Craymer’s biggest hurdle was persuading the ABBA boys — Björn Ulvaeus and Benny Andersson — to let her do the show in the first place. They had a terrible experience on Broadway in 1988 with their flop “Chess.” They vowed never to do another musical. But they liked Craymer, who worked on “Chess” as a young woman, and trusted her with their songs.
She delivered a show that’s played more than 400 cities in 16 languages and has a worldwide gross of over $2 billion.
Craymer opened the show in London in 1999 working out of a small office with a “borrowed phone and a borrowed computer.”
Today “Mamma Mia!” headquarters are in an elegant mansion behind the Ritz Hotel on Piccadilly Street. On the wall of Craymer’s office are six clocks, so she can keep track of all the time zones in which productions of her show are playing.
Craymer also produced the 2008 movie, which starred Meryl Streep and Amanda Seyfried as mother and daughter, and ranks as one of the highest-grossing movie musicals of all time. Craymer says she’s “toying around” with a sequel, but can’t confirm “just yet” that there will be one.
In New York, “Mamma Mia!” opened a month after the attack on the World Trade Center. Some people doubted whether a city plunged into tragedy would embrace such a lighthearted show.
But “Mamma Mia!” turned out to be just what New York needed.
“Mayor Giuliani was out there encouraging Broadway to stay alive, and ‘Mamma Mia!’ was a part of that, ” says Craymer. “It was traumatic, and we felt inadequate because all we were doing was ‘Mamma Mia!’ but we just got on with it.”

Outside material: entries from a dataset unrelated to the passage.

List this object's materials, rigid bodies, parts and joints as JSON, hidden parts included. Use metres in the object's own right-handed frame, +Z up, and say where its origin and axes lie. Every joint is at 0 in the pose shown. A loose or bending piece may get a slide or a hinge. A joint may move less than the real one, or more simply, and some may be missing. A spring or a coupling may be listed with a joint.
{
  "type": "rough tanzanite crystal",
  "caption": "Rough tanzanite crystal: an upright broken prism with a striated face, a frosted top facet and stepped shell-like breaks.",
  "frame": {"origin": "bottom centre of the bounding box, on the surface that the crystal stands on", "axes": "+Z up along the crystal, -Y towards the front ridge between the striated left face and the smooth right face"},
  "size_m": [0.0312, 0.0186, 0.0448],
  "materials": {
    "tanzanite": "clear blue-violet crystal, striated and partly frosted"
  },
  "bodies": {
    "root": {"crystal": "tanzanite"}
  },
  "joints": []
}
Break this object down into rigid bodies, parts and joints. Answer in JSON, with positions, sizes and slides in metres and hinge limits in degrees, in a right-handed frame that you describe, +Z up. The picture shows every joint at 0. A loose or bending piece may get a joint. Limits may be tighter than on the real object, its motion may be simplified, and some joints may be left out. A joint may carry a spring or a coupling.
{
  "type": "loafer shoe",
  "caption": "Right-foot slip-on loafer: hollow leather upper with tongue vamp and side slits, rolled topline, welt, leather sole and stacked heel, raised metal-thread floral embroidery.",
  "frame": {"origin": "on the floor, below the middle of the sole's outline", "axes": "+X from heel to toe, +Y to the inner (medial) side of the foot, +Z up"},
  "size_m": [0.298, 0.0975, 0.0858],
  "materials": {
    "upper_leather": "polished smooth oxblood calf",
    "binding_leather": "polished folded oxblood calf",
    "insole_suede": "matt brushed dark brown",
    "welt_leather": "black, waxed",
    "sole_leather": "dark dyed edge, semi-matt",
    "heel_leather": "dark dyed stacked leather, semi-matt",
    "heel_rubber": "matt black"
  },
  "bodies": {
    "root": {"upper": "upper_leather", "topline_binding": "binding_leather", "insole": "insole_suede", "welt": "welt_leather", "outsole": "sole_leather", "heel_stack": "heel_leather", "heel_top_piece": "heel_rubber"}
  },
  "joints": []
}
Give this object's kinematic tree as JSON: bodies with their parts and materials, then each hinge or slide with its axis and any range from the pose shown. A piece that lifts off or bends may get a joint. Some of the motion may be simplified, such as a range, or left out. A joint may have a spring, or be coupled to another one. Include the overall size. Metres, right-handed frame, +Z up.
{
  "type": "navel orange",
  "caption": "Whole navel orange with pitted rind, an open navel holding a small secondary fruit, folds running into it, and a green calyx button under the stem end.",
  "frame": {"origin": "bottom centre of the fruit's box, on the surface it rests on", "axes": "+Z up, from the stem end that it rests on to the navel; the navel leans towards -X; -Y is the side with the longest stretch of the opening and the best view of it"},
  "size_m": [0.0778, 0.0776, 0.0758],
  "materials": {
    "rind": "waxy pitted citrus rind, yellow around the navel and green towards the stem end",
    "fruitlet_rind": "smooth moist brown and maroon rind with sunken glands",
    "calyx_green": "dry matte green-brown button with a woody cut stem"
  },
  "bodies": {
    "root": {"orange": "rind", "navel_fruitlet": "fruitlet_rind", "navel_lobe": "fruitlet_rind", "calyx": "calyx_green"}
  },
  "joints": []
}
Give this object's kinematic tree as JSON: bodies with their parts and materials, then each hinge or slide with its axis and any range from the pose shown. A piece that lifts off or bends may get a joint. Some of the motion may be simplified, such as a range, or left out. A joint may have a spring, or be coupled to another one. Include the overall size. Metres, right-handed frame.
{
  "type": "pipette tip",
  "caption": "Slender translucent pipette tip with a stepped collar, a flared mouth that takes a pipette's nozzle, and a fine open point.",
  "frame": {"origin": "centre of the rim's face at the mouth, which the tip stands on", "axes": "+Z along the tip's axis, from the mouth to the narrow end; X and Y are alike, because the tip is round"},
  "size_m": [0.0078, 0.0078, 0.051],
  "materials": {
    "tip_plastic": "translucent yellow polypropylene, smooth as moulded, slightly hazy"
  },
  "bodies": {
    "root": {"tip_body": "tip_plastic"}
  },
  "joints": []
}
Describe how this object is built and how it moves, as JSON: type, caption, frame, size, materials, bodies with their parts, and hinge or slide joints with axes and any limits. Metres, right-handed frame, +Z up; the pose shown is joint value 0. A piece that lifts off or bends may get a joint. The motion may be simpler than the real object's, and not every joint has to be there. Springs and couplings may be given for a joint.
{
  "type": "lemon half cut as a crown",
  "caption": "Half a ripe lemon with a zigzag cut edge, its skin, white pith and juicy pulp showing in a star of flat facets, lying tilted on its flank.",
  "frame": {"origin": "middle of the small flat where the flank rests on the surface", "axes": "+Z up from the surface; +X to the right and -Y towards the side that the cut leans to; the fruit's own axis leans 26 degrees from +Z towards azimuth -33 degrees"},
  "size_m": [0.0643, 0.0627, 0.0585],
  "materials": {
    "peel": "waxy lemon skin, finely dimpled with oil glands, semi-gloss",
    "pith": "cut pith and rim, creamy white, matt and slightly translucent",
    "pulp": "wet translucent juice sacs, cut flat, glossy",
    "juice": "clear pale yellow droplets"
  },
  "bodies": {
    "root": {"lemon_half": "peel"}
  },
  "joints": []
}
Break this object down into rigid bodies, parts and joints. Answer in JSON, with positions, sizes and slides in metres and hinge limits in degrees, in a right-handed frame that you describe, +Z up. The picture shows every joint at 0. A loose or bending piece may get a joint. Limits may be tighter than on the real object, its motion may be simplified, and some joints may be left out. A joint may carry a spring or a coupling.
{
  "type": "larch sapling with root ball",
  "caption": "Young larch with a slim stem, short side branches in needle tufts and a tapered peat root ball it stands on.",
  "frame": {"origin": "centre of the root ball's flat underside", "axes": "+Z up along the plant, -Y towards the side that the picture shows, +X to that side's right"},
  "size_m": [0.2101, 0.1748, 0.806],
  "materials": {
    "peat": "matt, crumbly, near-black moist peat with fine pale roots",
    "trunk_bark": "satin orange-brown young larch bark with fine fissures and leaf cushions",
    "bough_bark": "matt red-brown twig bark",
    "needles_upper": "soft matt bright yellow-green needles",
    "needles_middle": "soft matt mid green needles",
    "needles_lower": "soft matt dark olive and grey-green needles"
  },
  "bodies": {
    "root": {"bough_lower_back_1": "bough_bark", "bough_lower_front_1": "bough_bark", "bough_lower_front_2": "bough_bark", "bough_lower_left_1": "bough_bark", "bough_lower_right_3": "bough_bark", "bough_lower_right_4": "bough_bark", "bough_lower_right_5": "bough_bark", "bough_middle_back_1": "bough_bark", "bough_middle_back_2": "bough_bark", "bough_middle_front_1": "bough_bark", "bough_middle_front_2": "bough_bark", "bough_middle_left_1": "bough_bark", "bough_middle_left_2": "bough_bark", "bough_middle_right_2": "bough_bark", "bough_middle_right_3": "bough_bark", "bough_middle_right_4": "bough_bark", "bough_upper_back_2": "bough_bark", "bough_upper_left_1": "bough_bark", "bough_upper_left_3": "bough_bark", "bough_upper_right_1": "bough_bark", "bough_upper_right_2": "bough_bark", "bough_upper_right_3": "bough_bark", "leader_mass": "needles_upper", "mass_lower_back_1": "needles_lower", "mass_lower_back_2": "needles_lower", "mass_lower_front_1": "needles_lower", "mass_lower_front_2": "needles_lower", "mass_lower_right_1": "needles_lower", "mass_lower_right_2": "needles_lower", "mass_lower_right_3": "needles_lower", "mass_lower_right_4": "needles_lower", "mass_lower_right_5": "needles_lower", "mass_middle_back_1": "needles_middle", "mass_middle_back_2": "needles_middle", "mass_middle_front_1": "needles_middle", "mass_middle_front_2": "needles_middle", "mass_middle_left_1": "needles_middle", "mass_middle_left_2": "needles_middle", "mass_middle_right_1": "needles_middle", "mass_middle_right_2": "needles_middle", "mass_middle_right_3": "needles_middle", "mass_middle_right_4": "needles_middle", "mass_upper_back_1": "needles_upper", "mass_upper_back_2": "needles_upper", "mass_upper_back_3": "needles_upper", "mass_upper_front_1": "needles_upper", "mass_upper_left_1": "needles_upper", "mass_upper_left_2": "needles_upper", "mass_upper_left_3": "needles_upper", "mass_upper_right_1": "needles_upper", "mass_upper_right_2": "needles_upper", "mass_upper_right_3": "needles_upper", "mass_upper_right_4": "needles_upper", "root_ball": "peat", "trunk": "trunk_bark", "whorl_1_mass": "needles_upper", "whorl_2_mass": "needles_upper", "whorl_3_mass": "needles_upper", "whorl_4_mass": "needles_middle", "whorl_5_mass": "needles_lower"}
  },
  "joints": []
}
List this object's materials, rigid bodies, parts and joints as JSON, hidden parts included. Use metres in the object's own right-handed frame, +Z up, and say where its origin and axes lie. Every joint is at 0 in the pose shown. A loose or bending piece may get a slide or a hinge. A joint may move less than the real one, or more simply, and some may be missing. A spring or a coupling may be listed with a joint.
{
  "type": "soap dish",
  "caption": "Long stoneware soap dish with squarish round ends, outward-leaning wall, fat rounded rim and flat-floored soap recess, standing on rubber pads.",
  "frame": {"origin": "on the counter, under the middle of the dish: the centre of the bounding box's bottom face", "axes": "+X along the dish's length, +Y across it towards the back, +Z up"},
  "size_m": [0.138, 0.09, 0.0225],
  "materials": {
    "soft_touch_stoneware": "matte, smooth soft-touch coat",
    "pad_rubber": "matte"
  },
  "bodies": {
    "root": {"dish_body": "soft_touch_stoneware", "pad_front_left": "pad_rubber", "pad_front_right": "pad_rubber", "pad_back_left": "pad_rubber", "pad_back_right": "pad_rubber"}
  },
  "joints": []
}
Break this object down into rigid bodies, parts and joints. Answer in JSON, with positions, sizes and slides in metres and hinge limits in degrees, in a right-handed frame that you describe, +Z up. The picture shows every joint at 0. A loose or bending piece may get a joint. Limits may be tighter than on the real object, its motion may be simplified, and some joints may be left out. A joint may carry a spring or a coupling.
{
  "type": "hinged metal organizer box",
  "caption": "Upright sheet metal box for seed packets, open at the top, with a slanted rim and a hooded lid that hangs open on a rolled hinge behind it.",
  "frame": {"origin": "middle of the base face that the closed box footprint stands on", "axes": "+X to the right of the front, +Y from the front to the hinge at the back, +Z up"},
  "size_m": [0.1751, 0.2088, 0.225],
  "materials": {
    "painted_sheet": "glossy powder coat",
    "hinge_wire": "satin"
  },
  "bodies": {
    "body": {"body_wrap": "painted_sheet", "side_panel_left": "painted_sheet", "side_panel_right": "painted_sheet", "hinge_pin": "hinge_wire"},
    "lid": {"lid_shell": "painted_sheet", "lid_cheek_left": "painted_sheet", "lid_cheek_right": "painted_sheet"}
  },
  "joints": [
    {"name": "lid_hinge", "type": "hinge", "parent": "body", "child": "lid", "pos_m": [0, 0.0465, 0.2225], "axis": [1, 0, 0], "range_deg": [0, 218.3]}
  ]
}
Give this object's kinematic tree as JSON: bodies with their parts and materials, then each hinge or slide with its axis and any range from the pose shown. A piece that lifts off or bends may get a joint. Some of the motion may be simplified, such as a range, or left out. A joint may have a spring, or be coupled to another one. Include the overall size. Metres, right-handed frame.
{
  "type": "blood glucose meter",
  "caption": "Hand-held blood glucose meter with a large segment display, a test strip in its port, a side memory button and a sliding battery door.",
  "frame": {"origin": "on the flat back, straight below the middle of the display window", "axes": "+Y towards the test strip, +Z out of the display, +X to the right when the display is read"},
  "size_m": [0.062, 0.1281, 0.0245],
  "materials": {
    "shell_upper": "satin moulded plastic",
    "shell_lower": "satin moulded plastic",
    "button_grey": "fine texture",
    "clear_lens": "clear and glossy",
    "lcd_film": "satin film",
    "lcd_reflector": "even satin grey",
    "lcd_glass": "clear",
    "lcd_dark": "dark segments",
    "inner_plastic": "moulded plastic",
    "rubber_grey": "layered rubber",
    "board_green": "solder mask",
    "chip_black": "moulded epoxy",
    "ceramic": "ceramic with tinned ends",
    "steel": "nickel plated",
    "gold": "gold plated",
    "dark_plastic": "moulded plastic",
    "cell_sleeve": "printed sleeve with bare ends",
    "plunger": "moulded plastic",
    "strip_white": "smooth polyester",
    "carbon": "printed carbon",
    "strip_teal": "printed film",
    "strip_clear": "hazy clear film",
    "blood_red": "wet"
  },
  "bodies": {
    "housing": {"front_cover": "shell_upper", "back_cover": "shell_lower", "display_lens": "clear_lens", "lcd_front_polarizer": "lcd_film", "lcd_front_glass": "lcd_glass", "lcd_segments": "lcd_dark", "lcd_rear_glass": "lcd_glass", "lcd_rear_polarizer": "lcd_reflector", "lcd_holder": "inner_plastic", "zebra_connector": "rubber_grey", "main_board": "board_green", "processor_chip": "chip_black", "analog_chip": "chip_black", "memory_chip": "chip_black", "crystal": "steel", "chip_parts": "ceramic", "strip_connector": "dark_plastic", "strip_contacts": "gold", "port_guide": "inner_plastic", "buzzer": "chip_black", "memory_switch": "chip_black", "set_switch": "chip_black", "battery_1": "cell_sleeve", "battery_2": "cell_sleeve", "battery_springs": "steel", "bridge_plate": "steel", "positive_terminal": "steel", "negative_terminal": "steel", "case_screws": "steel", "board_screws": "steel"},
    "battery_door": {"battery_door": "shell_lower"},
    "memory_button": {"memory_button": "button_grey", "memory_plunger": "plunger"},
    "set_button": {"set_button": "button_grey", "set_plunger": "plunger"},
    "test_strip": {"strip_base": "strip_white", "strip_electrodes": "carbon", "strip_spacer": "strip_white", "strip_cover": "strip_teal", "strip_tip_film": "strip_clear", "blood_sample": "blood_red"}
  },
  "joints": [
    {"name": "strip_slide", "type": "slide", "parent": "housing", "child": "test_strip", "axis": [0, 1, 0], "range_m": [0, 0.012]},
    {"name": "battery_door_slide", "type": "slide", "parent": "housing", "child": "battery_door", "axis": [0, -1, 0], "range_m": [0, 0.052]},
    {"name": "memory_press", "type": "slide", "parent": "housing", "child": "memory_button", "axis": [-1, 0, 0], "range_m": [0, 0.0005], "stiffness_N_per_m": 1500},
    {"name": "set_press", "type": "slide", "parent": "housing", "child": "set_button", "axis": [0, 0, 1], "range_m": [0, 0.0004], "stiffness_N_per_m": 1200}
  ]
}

Ben Brantley, in his review in the Times, wrote: “Those in need of solace — and who doesn’t that include in New York these days? — will be glad to learn that a giant singing Hostess cupcake opened at the Winter Garden last night.”
When “Mamma Mia!” moved a few years ago from the Winter Garden to the smaller Broadhurst, it did so amid a blaze of fireworks.